Civil rights activist Rev. Joseph Lowery dies at 98

Activist worked with civil rights icon Martin Luther King Jr.

DETROIT – Civil rights activist Rev. Joseph Lowery died Friday in Atlanta of natural causes, family members say. He was 98.

Lowery was known as a leader in the country’s civil rights movement. He was often referred to as the unofficial dean of the civil rights movement. Lowery worked hand in hand in the movement’s formative years with civil rights leaders Martin Luther King Jr. and Jesse Jackson.

He once noted that he missed King and other civil rights icons who died before him. However, he felt God was keeping him alive for a single cause. That cause was addressing the injustices of the criminal justice system, particularly toward poor black men.

He spoke at the Let Freedom Ring ceremony commemorating the 50th anniversary of the March on Washington in 2013.

The Southern Christian Leadership Conference released the following statement regarding Lowery, the organization’s third president:

“Our prayers are extended to the family of Rev. Lowery, my dear friend, mentor and fellow comrade in the civil rights movement. Rev. Lowery led our organization through some trying times. He was an exceptional visionary with tremendous follow through and he was very successful in taking the SCLC to the next level in terms of entrepreneurship, building the worldwide recognition of the organization and educating society about Dr. King’s philosophy and contributions. He was a highly effective leader.
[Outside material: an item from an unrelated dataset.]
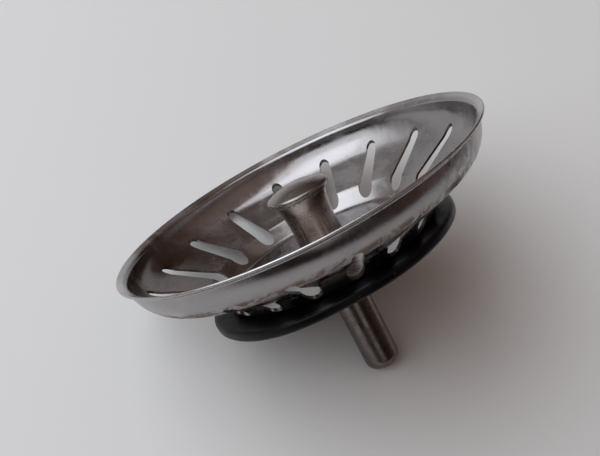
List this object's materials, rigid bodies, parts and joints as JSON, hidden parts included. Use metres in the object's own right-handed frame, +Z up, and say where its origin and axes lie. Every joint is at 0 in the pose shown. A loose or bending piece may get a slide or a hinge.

He was very articulate. He had the gift of understanding people and working with individuals from all sectors of society. He was recognized as a great orator for delivering some powerful speeches, but he was just as gifted at motivating people from different cultures, religions and agendas to convene at the table to work together for the common good. With the problems we are addressing today around the world, he would continue to be that catalyst to bring folks together. He was that glue that kept us at the table until we found the solutions. That is what is missing today with current leadership. I had a very serious conversation with Dr. Lowery concerning the SCLC and the movement about nine months ago. It was just he and I. He said he was confident in my leadership. He was most appreciative of the new debt free headquarters for the organization. That endorsement elevated my credibility, because, in this day and time, leaders can’t depend on membership alone to take care of the needs of an organization. We must go around the world to build the thirst for people to support and be active in the SCLC. The people must believe in what we are doing and how we are working diligently to keep the legacy of Dr. King and the SCLC alive. While Dr. Lowery was mostly confined to his home over the past several years, he was still mentally sharp and full of wisdom. He motivated and stimulated us all until the very end. He will be missed.”